A semi-automatic gage can solve the problem: one that makes multiple checks, classifies the part, and can mark or stamp it for identification. Frequently, these are manually loaded and unloaded, but they can also incorporate a disposal system.
Semi-automatic gages can offer other advantages. Since part of the gaging cycle is automatic, they are much faster than completely manual gages. When manually loaded, they can handle workpieces that may be difficult or costly to feed or orient automatically. Manual loading also permits visual inspection for scratches, discoloration and unclean finishes prior to the gaging process.
Semi-automatic gages can check a relatively large volume of parts quickly and accurately, enabling the inspector to keep up with production. Many manually loaded gages can be operated at speeds close to one part per second. Disposal is automatic, eliminating operator interpretation or sorting errors. Most semi-automatic gages are controlled by a small gaging computer that takes over the complete gaging function—positioning gage heads, moving the part, collecting data, marking the part, and disposing of it in the correct class. Operator fatigue and misclassification can be a big problem when handling many parts. Since the semi-automatic gage is tireless and consistent in its decision-making, many of the operator-influenced problems go away.
Today there are many choices of custom bench fixture, semi-automatic or automatic gages. And design time can be faster than you might expect.
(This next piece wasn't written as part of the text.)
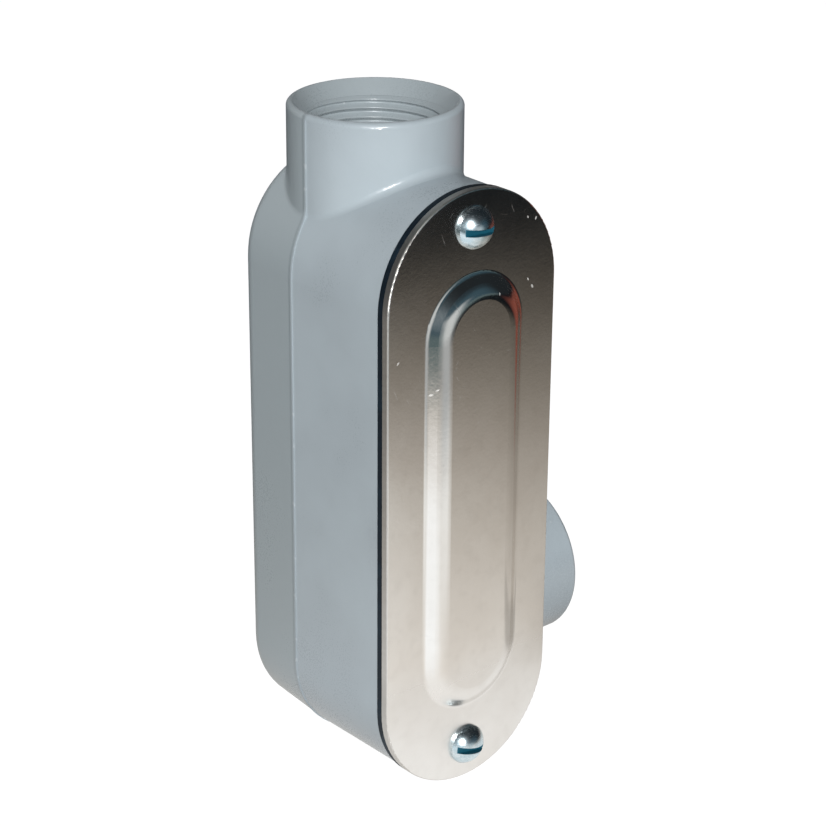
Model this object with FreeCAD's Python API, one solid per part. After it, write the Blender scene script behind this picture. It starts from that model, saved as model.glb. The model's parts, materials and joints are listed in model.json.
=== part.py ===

Often today’s gage builders use modular components, providing both faster deliveries and lower costs. A “custom” gage built with off-the-shelf gaging components and supplemented with motion control and gaging computers can be designed quickly and delivered ready to meet its gaging challenge.
All of these factors may be important when instituting an inspection program. Define as many as you can to help narrow the field, but remember that help is readily available from most manufacturers of gaging equipment—you just have to ask.